**The request**
Your task is to print all of the data word for word.

**The records**
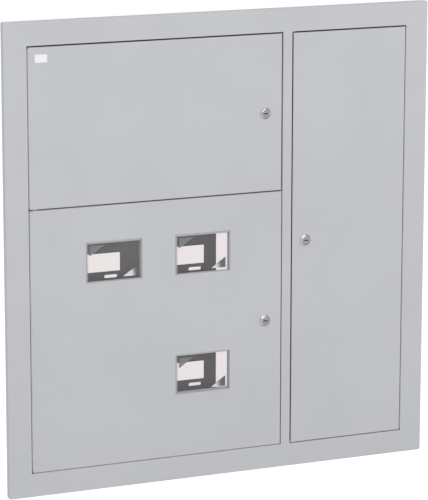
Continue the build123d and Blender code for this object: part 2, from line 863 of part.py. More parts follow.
def window_retainer(window):
    """Grey ring behind a window, set over to one side, with a recess for the pane."""
    clear_width = window_width - retainer_side_strip
    clear_height = window_height - retainer_end_strip
    clear_x = window["x"] - retainer_side_strip / 2
    clear_z = window["z"] - window["strip"] * retainer_end_strip / 2
    with BuildPart() as retainer:
        with BuildSketch(Plane.XZ.offset(overall_depth - sheet)):
            with Locations((window["x"], window["z"])):
                Rectangle(window_width + 2 * retainer_border, window_height + 2 * retainer_border)
            with Locations((clear_x, clear_z)):
                Rectangle(clear_width, clear_height, mode=Mode.SUBTRACT)
        extrude(amount=-retainer_depth)
        with BuildSketch(Plane.XZ.offset(overall_depth - sheet - retainer_lip)):
            with Locations((window["x"], window["z"])):
                Rectangle(window_width + 2 * pane_border, window_height + 2 * pane_border)
        extrude(amount=-pane_thickness, mode=Mode.SUBTRACT)
    return retainer


def window_pane(window):
    """Clear pane held in the retainer's groove."""
    with BuildPart() as pane:
        with BuildSketch(Plane.XZ.offset(overall_depth - sheet - retainer_lip)):
            with Locations((window["x"], window["z"])):
                Rectangle(window_width + 2 * pane_border, window_height + 2 * pane_border)
        extrude(amount=-pane_thickness)
    return pane


for number, window in windows.items():
    pieces[f"window_retainer_{number}"] = window_retainer(window)
    pieces[f"window_pane_{number}"] = window_pane(window)

# Blank badge with a raised rim, in the upper door's corner
badge_x = left_x0 + badge_inset + badge_width / 2
badge_z = open_z1 - badge_drop - badge_height / 2
with BuildPart() as badge:
    with BuildSketch(face_plane):
        with Locations((badge_x, badge_z)):
            RectangleRounded(badge_width, badge_height, badge_corner_radius)
    extrude(amount=badge_thickness)
    with BuildSketch(face_plane.offset(badge_thickness)):
        with Locations((badge_x, badge_z)):
            Rectangle(badge_width - 2 * badge_rim, badge_height - 2 * badge_rim)
    extrude(amount=-badge_rim_depth, mode=Mode.SUBTRACT)
pieces["badge"] = badge

for name, piece in pieces.items():
    piece.part.label = name
    export_step(piece.part, f"parts/{name}.step")
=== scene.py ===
import json
import math

import bmesh
import bpy
from mathutils import Euler, Matrix, Vector


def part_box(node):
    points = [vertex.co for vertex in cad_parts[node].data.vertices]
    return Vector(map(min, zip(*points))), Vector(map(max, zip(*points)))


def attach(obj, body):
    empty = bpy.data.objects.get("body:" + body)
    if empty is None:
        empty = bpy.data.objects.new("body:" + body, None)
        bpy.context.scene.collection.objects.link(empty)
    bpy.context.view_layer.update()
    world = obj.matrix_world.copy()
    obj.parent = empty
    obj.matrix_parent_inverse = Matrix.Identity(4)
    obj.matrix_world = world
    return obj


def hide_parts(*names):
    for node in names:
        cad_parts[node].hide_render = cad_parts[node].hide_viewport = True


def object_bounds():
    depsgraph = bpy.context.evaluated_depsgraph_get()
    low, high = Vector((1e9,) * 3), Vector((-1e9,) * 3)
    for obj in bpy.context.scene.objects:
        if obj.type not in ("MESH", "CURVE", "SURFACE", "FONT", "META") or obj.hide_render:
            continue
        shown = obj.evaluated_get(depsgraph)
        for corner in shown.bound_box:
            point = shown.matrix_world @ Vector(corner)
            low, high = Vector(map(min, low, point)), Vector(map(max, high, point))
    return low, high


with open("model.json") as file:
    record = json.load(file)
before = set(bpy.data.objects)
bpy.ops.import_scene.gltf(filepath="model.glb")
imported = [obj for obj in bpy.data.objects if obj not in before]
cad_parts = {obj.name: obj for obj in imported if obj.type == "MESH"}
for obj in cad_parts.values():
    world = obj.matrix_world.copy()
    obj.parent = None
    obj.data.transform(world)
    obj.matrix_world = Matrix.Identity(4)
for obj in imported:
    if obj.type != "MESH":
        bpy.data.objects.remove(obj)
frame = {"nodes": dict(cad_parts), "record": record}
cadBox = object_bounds()
mm = 0.001
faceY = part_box("upper_door_panel")[0][1]  # the doors' front
print("frame loaded:", len(frame["nodes"]), "nodes")


# a socket of a tree, so that maths on a pattern or a size reads as plain arithmetic
class Wire:
    def __init__(self, graph, socket):
        self.graph = graph
        self.socket = socket

    def maths(self, operation, first, second=0.0):
        return self.graph.wire("ShaderNodeMath", {"operation": operation}, {0: first, 1: second})

    def __add__(self, other):
        return self.maths("ADD", self, other)

    def __radd__(self, other):
        return self.maths("ADD", other, self)

    def __sub__(self, other):
        return self.maths("SUBTRACT", self, other)

    def __rsub__(self, other):
        return self.maths("SUBTRACT", other, self)

    def __mul__(self, other):
        return self.maths("MULTIPLY", self, other)

    def __rmul__(self, other):
        return self.maths("MULTIPLY", other, self)

    def __gt__(self, other):
        return self.maths("GREATER_THAN", self, other)

    def __lt__(self, other):
        return self.maths("LESS_THAN", self, other)

    def larger(self, other):
        return self.maths("MAXIMUM", self, other)

    def root(self):
        return self.maths("SQRT", self)

    def wave(self):
        return self.maths("SINE", self)

    # a pattern between 0 and 1 made a swing of the given width about 0
    def swing(self, width):
        return width * (self - 0.5)

    # smooth step from low to high
    def ramp(self, low, high):
        values = {"Value": self, "From Min": low, "From Max": high}
        return self.graph.wire("ShaderNodeMapRange", {"interpolation_type": "SMOOTHSTEP"}, values)


# any node of any tree: its type, its settings, then the values or links of its sockets
class Nodes:
    def __init__(self, tree):
        self.tree = tree

    def node(self, kind, settings=None, values=None):
        made = self.tree.nodes.new(kind)
        for name, value in (settings or {}).items():
            setattr(made, name, value)
        for key, value in (values or {}).items():
            for part in value if isinstance(value, list) else [value]:  # a list links several to one socket
                if isinstance(part, Wire):
                    self.tree.links.new(part.socket, made.inputs[key])
                else:
                    made.inputs[key].default_value = part
        return made

    def wire(self, kind, settings=None, values=None, output=0):
        return Wire(self, self.node(kind, settings, values).outputs[output])


# one material's tree, with the few calls that every finish below needs
class Graph(Nodes):
    def __init__(self, name):
        self.material = bpy.data.materials.new(name)
        self.material.use_nodes = True
        super().__init__(self.material.node_tree)
        self.tree.nodes.clear()

    def place(self, offset=(0, 0, 0), scale=(1, 1, 1)):
        start = self.wire("ShaderNodeTexCoord", output="Object")
        return self.wire("ShaderNodeMapping", {}, {"Vector": start, "Location": offset, "Scale": scale})

    def noise(self, vector, scale, detail=2.0):
        return self.wire("ShaderNodeTexNoise", {}, {"Vector": vector, "Scale": scale, "Detail": detail})

    def cells(self, vector, scale):
        return self.wire("ShaderNodeTexVoronoi", {}, {"Vector": vector, "Scale": scale}, "Color")

    def axes(self, vector):
        made = self.node("ShaderNodeSeparateXYZ", {}, {0: vector})
        return [Wire(self, output) for output in made.outputs]

    def blend(self, factor, first, second):
        values = {0: factor, 6: tone(first), 7: tone(second)}  # a colour mix has its factor and colours there
        return self.wire("ShaderNodeMix", {"data_type": "RGBA"}, values, 2)

    def bump(self, height, strength, distance):
        values = {"Height": height, "Strength": strength, "Distance": distance}
        return self.wire("ShaderNodeBump", {}, values)

    def finish(self, values):
        return self.show(self.wire("ShaderNodeBsdfPrincipled", {}, values))

    def show(self, shader):
        self.node("ShaderNodeOutputMaterial", {}, {0: shader})
        return self.material


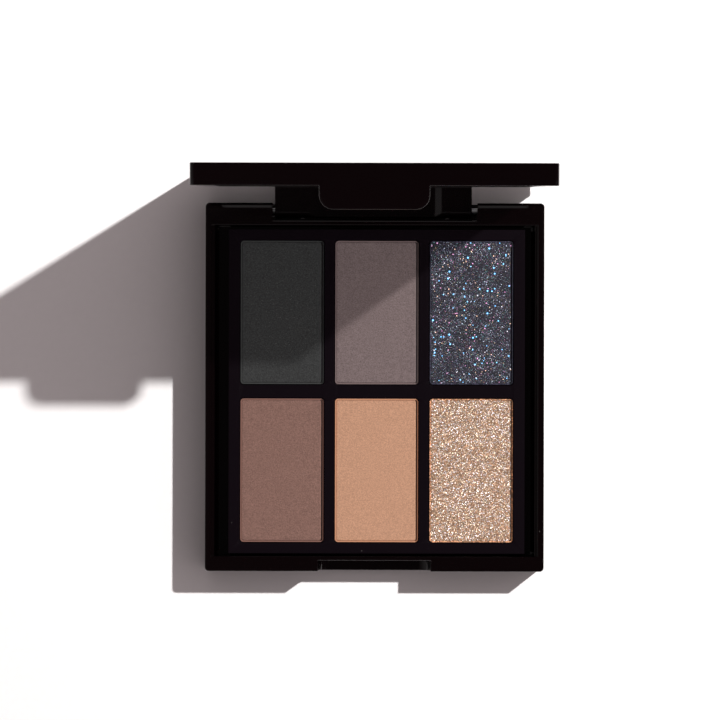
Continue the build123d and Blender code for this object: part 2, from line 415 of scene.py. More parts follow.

**Final result**
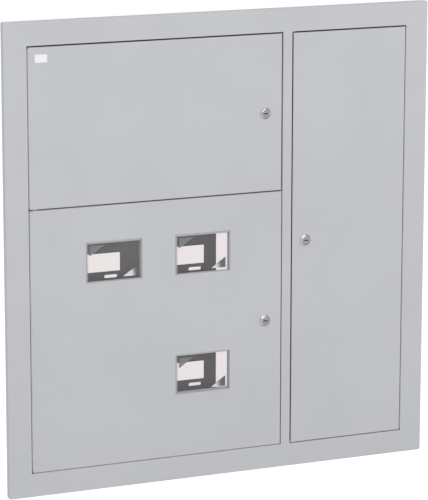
Continue the build123d and Blender code for this object: part 2, from line 863 of part.py. More parts follow.
def window_retainer(window):
    """Grey ring behind a window, set over to one side, with a recess for the pane."""
    clear_width = window_width - retainer_side_strip
    clear_height = window_height - retainer_end_strip
    clear_x = window["x"] - retainer_side_strip / 2
    clear_z = window["z"] - window["strip"] * retainer_end_strip / 2
    with BuildPart() as retainer:
        with BuildSketch(Plane.XZ.offset(overall_depth - sheet)):
            with Locations((window["x"], window["z"])):
                Rectangle(window_width + 2 * retainer_border, window_height + 2 * retainer_border)
            with Locations((clear_x, clear_z)):
                Rectangle(clear_width, clear_height, mode=Mode.SUBTRACT)
        extrude(amount=-retainer_depth)
        with BuildSketch(Plane.XZ.offset(overall_depth - sheet - retainer_lip)):
            with Locations((window["x"], window["z"])):
                Rectangle(window_width + 2 * pane_border, window_height + 2 * pane_border)
        extrude(amount=-pane_thickness, mode=Mode.SUBTRACT)
    return retainer


def window_pane(window):
    """Clear pane held in the retainer's groove."""
    with BuildPart() as pane:
        with BuildSketch(Plane.XZ.offset(overall_depth - sheet - retainer_lip)):
            with Locations((window["x"], window["z"])):
                Rectangle(window_width + 2 * pane_border, window_height + 2 * pane_border)
        extrude(amount=-pane_thickness)
    return pane


for number, window in windows.items():
    pieces[f"window_retainer_{number}"] = window_retainer(window)
    pieces[f"window_pane_{number}"] = window_pane(window)

# Blank badge with a raised rim, in the upper door's corner
badge_x = left_x0 + badge_inset + badge_width / 2
badge_z = open_z1 - badge_drop - badge_height / 2
with BuildPart() as badge:
    with BuildSketch(face_plane):
        with Locations((badge_x, badge_z)):
            RectangleRounded(badge_width, badge_height, badge_corner_radius)
    extrude(amount=badge_thickness)
    with BuildSketch(face_plane.offset(badge_thickness)):
        with Locations((badge_x, badge_z)):
            Rectangle(badge_width - 2 * badge_rim, badge_height - 2 * badge_rim)
    extrude(amount=-badge_rim_depth, mode=Mode.SUBTRACT)
pieces["badge"] = badge

for name, piece in pieces.items():
    piece.part.label = name
    export_step(piece.part, f"parts/{name}.step")
=== scene.py ===
import json
import math

import bmesh
import bpy
from mathutils import Euler, Matrix, Vector


def part_box(node):
    points = [vertex.co for vertex in cad_parts[node].data.vertices]
    return Vector(map(min, zip(*points))), Vector(map(max, zip(*points)))


def attach(obj, body):
    empty = bpy.data.objects.get("body:" + body)
    if empty is None:
        empty = bpy.data.objects.new("body:" + body, None)
        bpy.context.scene.collection.objects.link(empty)
    bpy.context.view_layer.update()
    world = obj.matrix_world.copy()
    obj.parent = empty
    obj.matrix_parent_inverse = Matrix.Identity(4)
    obj.matrix_world = world
    return obj


def hide_parts(*names):
    for node in names:
        cad_parts[node].hide_render = cad_parts[node].hide_viewport = True


def object_bounds():
    depsgraph = bpy.context.evaluated_depsgraph_get()
    low, high = Vector((1e9,) * 3), Vector((-1e9,) * 3)
    for obj in bpy.context.scene.objects:
        if obj.type not in ("MESH", "CURVE", "SURFACE", "FONT", "META") or obj.hide_render:
            continue
        shown = obj.evaluated_get(depsgraph)
        for corner in shown.bound_box:
            point = shown.matrix_world @ Vector(corner)
            low, high = Vector(map(min, low, point)), Vector(map(max, high, point))
    return low, high


with open("model.json") as file:
    record = json.load(file)
before = set(bpy.data.objects)
bpy.ops.import_scene.gltf(filepath="model.glb")
imported = [obj for obj in bpy.data.objects if obj not in before]
cad_parts = {obj.name: obj for obj in imported if obj.type == "MESH"}
for obj in cad_parts.values():
    world = obj.matrix_world.copy()
    obj.parent = None
    obj.data.transform(world)
    obj.matrix_world = Matrix.Identity(4)
for obj in imported:
    if obj.type != "MESH":
        bpy.data.objects.remove(obj)
frame = {"nodes": dict(cad_parts), "record": record}
cadBox = object_bounds()
mm = 0.001
faceY = part_box("upper_door_panel")[0][1]  # the doors' front
print("frame loaded:", len(frame["nodes"]), "nodes")


# a socket of a tree, so that maths on a pattern or a size reads as plain arithmetic
class Wire:
    def __init__(self, graph, socket):
        self.graph = graph
        self.socket = socket

    def maths(self, operation, first, second=0.0):
        return self.graph.wire("ShaderNodeMath", {"operation": operation}, {0: first, 1: second})

    def __add__(self, other):
        return self.maths("ADD", self, other)

    def __radd__(self, other):
        return self.maths("ADD", other, self)

    def __sub__(self, other):
        return self.maths("SUBTRACT", self, other)

    def __rsub__(self, other):
        return self.maths("SUBTRACT", other, self)

    def __mul__(self, other):
        return self.maths("MULTIPLY", self, other)

    def __rmul__(self, other):
        return self.maths("MULTIPLY", other, self)

    def __gt__(self, other):
        return self.maths("GREATER_THAN", self, other)

    def __lt__(self, other):
        return self.maths("LESS_THAN", self, other)

    def larger(self, other):
        return self.maths("MAXIMUM", self, other)

    def root(self):
        return self.maths("SQRT", self)

    def wave(self):
        return self.maths("SINE", self)

    # a pattern between 0 and 1 made a swing of the given width about 0
    def swing(self, width):
        return width * (self - 0.5)

    # smooth step from low to high
    def ramp(self, low, high):
        values = {"Value": self, "From Min": low, "From Max": high}
        return self.graph.wire("ShaderNodeMapRange", {"interpolation_type": "SMOOTHSTEP"}, values)


# any node of any tree: its type, its settings, then the values or links of its sockets
class Nodes:
    def __init__(self, tree):
        self.tree = tree

    def node(self, kind, settings=None, values=None):
        made = self.tree.nodes.new(kind)
        for name, value in (settings or {}).items():
            setattr(made, name, value)
        for key, value in (values or {}).items():
            for part in value if isinstance(value, list) else [value]:  # a list links several to one socket
                if isinstance(part, Wire):
                    self.tree.links.new(part.socket, made.inputs[key])
                else:
                    made.inputs[key].default_value = part
        return made

    def wire(self, kind, settings=None, values=None, output=0):
        return Wire(self, self.node(kind, settings, values).outputs[output])


# one material's tree, with the few calls that every finish below needs
class Graph(Nodes):
    def __init__(self, name):
        self.material = bpy.data.materials.new(name)
        self.material.use_nodes = True
        super().__init__(self.material.node_tree)
        self.tree.nodes.clear()

    def place(self, offset=(0, 0, 0), scale=(1, 1, 1)):
        start = self.wire("ShaderNodeTexCoord", output="Object")
        return self.wire("ShaderNodeMapping", {}, {"Vector": start, "Location": offset, "Scale": scale})

    def noise(self, vector, scale, detail=2.0):
        return self.wire("ShaderNodeTexNoise", {}, {"Vector": vector, "Scale": scale, "Detail": detail})

    def cells(self, vector, scale):
        return self.wire("ShaderNodeTexVoronoi", {}, {"Vector": vector, "Scale": scale}, "Color")

    def axes(self, vector):
        made = self.node("ShaderNodeSeparateXYZ", {}, {0: vector})
        return [Wire(self, output) for output in made.outputs]

    def blend(self, factor, first, second):
        values = {0: factor, 6: tone(first), 7: tone(second)}  # a colour mix has its factor and colours there
        return self.wire("ShaderNodeMix", {"data_type": "RGBA"}, values, 2)

    def bump(self, height, strength, distance):
        values = {"Height": height, "Strength": strength, "Distance": distance}
        return self.wire("ShaderNodeBump", {}, values)

    def finish(self, values):
        return self.show(self.wire("ShaderNodeBsdfPrincipled", {}, values))

    def show(self, shader):
        self.node("ShaderNodeOutputMaterial", {}, {0: shader})
        return self.material


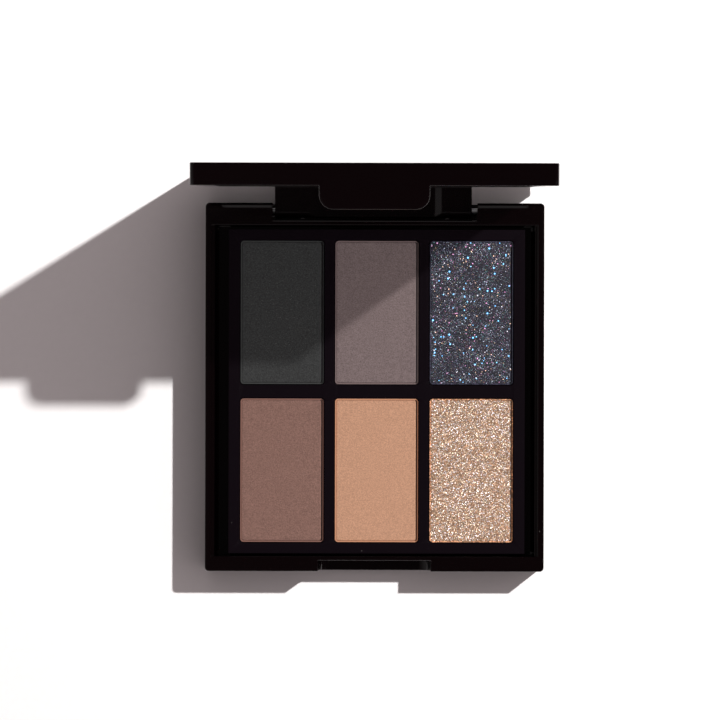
Continue the build123d and Blender code for this object: part 2, from line 415 of scene.py. More parts follow.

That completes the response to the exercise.